▼▼▼
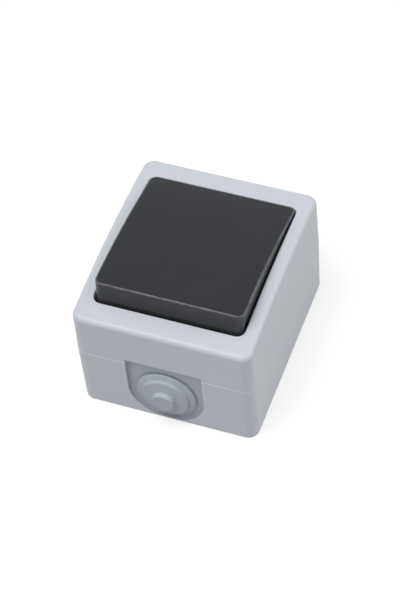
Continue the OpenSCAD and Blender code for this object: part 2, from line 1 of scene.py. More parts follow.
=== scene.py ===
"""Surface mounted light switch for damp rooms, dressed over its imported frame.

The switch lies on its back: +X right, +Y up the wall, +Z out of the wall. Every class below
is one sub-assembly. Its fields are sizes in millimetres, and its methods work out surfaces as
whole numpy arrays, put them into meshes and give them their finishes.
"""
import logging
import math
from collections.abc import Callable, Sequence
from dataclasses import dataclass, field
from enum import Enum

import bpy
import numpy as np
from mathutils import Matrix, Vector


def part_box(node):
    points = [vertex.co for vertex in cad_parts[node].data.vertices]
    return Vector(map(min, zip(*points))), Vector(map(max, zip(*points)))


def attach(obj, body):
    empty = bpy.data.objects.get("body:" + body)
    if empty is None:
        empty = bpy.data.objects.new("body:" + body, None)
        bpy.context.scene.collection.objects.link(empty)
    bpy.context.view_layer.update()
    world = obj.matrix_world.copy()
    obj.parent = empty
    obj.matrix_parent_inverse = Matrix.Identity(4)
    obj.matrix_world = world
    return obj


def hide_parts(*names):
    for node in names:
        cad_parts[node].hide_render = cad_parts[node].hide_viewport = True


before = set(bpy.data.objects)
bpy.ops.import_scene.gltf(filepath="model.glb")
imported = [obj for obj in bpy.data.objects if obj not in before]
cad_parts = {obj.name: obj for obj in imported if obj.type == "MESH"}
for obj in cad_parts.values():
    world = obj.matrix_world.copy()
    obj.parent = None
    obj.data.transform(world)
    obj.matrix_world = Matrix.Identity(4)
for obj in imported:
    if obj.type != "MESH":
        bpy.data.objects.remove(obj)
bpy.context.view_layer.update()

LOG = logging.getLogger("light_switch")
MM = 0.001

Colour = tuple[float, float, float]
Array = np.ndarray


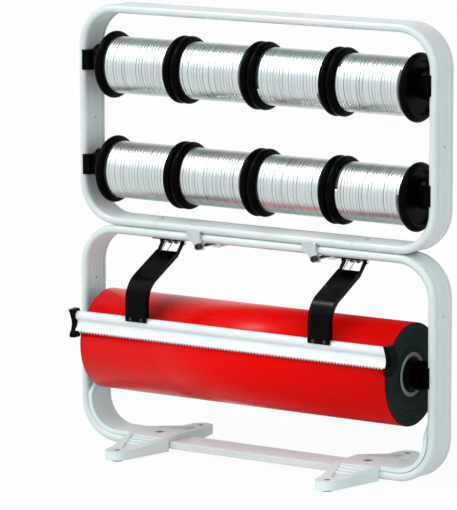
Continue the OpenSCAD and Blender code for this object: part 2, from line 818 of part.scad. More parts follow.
▲▲▲
Find all the lines containing "Vector" in the material, then copy them.

from mathutils import Matrix, Vector
    return Vector(map(min, zip(*points))), Vector(map(max, zip(*points)))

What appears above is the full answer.